Data shown -

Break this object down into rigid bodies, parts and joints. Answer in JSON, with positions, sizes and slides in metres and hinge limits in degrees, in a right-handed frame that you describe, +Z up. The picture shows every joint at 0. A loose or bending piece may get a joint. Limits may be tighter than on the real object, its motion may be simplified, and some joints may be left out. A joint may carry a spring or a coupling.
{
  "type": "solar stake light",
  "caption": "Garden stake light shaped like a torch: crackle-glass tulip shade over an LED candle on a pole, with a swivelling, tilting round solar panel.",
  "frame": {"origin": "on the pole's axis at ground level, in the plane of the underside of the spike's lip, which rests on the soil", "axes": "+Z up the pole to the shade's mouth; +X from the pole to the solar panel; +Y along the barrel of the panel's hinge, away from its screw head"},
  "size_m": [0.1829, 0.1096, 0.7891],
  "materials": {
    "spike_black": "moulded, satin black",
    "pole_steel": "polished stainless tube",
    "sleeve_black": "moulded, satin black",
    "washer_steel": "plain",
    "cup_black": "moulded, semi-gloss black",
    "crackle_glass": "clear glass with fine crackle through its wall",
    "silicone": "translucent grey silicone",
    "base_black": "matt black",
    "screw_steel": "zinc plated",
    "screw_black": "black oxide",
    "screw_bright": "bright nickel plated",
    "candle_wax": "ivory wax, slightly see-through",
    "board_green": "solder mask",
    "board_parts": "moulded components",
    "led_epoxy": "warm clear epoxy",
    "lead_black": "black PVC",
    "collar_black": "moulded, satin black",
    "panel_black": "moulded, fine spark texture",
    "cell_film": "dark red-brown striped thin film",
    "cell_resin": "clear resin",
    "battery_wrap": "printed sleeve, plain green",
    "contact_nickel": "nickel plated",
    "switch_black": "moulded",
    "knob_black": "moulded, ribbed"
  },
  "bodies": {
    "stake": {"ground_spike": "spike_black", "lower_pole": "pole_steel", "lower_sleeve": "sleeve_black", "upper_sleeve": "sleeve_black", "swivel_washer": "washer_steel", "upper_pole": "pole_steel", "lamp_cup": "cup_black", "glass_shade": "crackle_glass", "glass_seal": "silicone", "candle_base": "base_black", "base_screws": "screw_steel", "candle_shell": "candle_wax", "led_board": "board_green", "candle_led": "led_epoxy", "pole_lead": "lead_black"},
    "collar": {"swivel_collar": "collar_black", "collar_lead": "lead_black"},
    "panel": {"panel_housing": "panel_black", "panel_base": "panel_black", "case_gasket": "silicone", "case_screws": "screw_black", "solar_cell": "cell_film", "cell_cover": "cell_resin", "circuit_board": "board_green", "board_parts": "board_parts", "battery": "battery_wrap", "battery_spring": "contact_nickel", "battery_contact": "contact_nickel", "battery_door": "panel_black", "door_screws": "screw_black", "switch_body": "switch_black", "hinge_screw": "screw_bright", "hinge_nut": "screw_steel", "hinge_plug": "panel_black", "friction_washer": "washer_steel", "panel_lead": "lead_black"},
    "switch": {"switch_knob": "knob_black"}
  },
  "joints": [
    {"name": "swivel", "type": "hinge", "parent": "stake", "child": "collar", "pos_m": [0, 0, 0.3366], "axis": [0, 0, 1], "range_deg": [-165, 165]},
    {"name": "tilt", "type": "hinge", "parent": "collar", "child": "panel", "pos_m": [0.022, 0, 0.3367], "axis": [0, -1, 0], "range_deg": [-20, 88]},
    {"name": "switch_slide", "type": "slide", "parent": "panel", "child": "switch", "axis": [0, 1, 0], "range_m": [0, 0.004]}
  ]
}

Your objective - Write out the material from the first line to the last, exactly.

Exercise solution -
Break this object down into rigid bodies, parts and joints. Answer in JSON, with positions, sizes and slides in metres and hinge limits in degrees, in a right-handed frame that you describe, +Z up. The picture shows every joint at 0. A loose or bending piece may get a joint. Limits may be tighter than on the real object, its motion may be simplified, and some joints may be left out. A joint may carry a spring or a coupling.
{
  "type": "solar stake light",
  "caption": "Garden stake light shaped like a torch: crackle-glass tulip shade over an LED candle on a pole, with a swivelling, tilting round solar panel.",
  "frame": {"origin": "on the pole's axis at ground level, in the plane of the underside of the spike's lip, which rests on the soil", "axes": "+Z up the pole to the shade's mouth; +X from the pole to the solar panel; +Y along the barrel of the panel's hinge, away from its screw head"},
  "size_m": [0.1829, 0.1096, 0.7891],
  "materials": {
    "spike_black": "moulded, satin black",
    "pole_steel": "polished stainless tube",
    "sleeve_black": "moulded, satin black",
    "washer_steel": "plain",
    "cup_black": "moulded, semi-gloss black",
    "crackle_glass": "clear glass with fine crackle through its wall",
    "silicone": "translucent grey silicone",
    "base_black": "matt black",
    "screw_steel": "zinc plated",
    "screw_black": "black oxide",
    "screw_bright": "bright nickel plated",
    "candle_wax": "ivory wax, slightly see-through",
    "board_green": "solder mask",
    "board_parts": "moulded components",
    "led_epoxy": "warm clear epoxy",
    "lead_black": "black PVC",
    "collar_black": "moulded, satin black",
    "panel_black": "moulded, fine spark texture",
    "cell_film": "dark red-brown striped thin film",
    "cell_resin": "clear resin",
    "battery_wrap": "printed sleeve, plain green",
    "contact_nickel": "nickel plated",
    "switch_black": "moulded",
    "knob_black": "moulded, ribbed"
  },
  "bodies": {
    "stake": {"ground_spike": "spike_black", "lower_pole": "pole_steel", "lower_sleeve": "sleeve_black", "upper_sleeve": "sleeve_black", "swivel_washer": "washer_steel", "upper_pole": "pole_steel", "lamp_cup": "cup_black", "glass_shade": "crackle_glass", "glass_seal": "silicone", "candle_base": "base_black", "base_screws": "screw_steel", "candle_shell": "candle_wax", "led_board": "board_green", "candle_led": "led_epoxy", "pole_lead": "lead_black"},
    "collar": {"swivel_collar": "collar_black", "collar_lead": "lead_black"},
    "panel": {"panel_housing": "panel_black", "panel_base": "panel_black", "case_gasket": "silicone", "case_screws": "screw_black", "solar_cell": "cell_film", "cell_cover": "cell_resin", "circuit_board": "board_green", "board_parts": "board_parts", "battery": "battery_wrap", "battery_spring": "contact_nickel", "battery_contact": "contact_nickel", "battery_door": "panel_black", "door_screws": "screw_black", "switch_body": "switch_black", "hinge_screw": "screw_bright", "hinge_nut": "screw_steel", "hinge_plug": "panel_black", "friction_washer": "washer_steel", "panel_lead": "lead_black"},
    "switch": {"switch_knob": "knob_black"}
  },
  "joints": [
    {"name": "swivel", "type": "hinge", "parent": "stake", "child": "collar", "pos_m": [0, 0, 0.3366], "axis": [0, 0, 1], "range_deg": [-165, 165]},
    {"name": "tilt", "type": "hinge", "parent": "collar", "child": "panel", "pos_m": [0.022, 0, 0.3367], "axis": [0, -1, 0], "range_deg": [-20, 88]},
    {"name": "switch_slide", "type": "slide", "parent": "panel", "child": "switch", "axis": [0, 1, 0], "range_m": [0, 0.004]}
  ]
}